Si les vols sont maintenus, Mona partira pour la Turquie. Face au risque d'escalade, le ministère des Affaires étrangères demande aux ressortissants français de ne pas se rendre au Liban. "C'est horrible, on ne sait plus quoi faire, explique Dana, 25 ans, habitante de Beyrouth et à bout de nerfs. Tous les jours, il y a quelque chose de nouveau qui nous prend par surprise. C'est vraiment la panique totale. Mes parents ont peur d'utiliser le wifi, ils craignent que les ordinateurs ou les téléphones mobiles explosent. Depuis deux ans, je pense à partir, mais là, c'est la goutte d'eau qui fait déborder le vase."

Un discours très attendu

Le mode opératoire inédit par son ampleur terrifie les Libanais : des milliers d'explosions simultanées et meurtrières, des mains arrachées, des visages défigurés, des blessures hors du commun, selon les médecins. Elie habite à Batroun, dans le nord du Liban, il oscille entre colère et stupeur : "C'est un crime, ce n'est pas la guerre. La guerre, ce n'est pas comme ça. Dans la guerre, il y a des règles. Hier, ce sont les bipeurs ; aujourd'hui, ce sont les talkies-walkies ; demain, on ne sait pas. Ce sera peut-être les téléphones, les ordinateurs ou les appareils ménagers. On ne pouvait pas imaginer qu'ils voulaient faire ça. C'est comme dans un film, c'est une idée incroyable."

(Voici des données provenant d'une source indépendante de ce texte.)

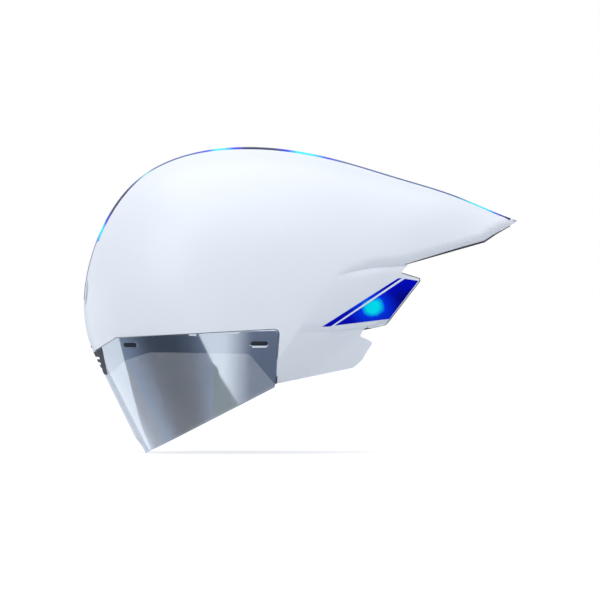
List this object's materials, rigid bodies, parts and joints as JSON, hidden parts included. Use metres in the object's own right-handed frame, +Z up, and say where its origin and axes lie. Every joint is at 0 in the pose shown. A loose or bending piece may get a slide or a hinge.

Les Libanais accusent Israël d'être à l'origine de ces attaques sophistiquées mais l'Etat hébreu garde le silence et n'a fait aucun commentaire sur le sujet. Le chef du Hezbollah, Hassan Nasrallah, doit prendre la parole jeudi après-midi. Son discours est très attendu et alimente les spéculations sur une possible riposte du Hezbollah, sur des cibles en Israël. Hassan Nasrallah, connu pour ses discours calibrés, donnera des pistes. Il reviendra évidemment sur ce fiasco sécuritaire, un camouflet qui a déstabilisé le Hezbollah au bord d'une guerre totale contre Israël. Mais avant les éventuelles représailles, pour l'instant au Liban, l'heure est aux funérailles et au deuil.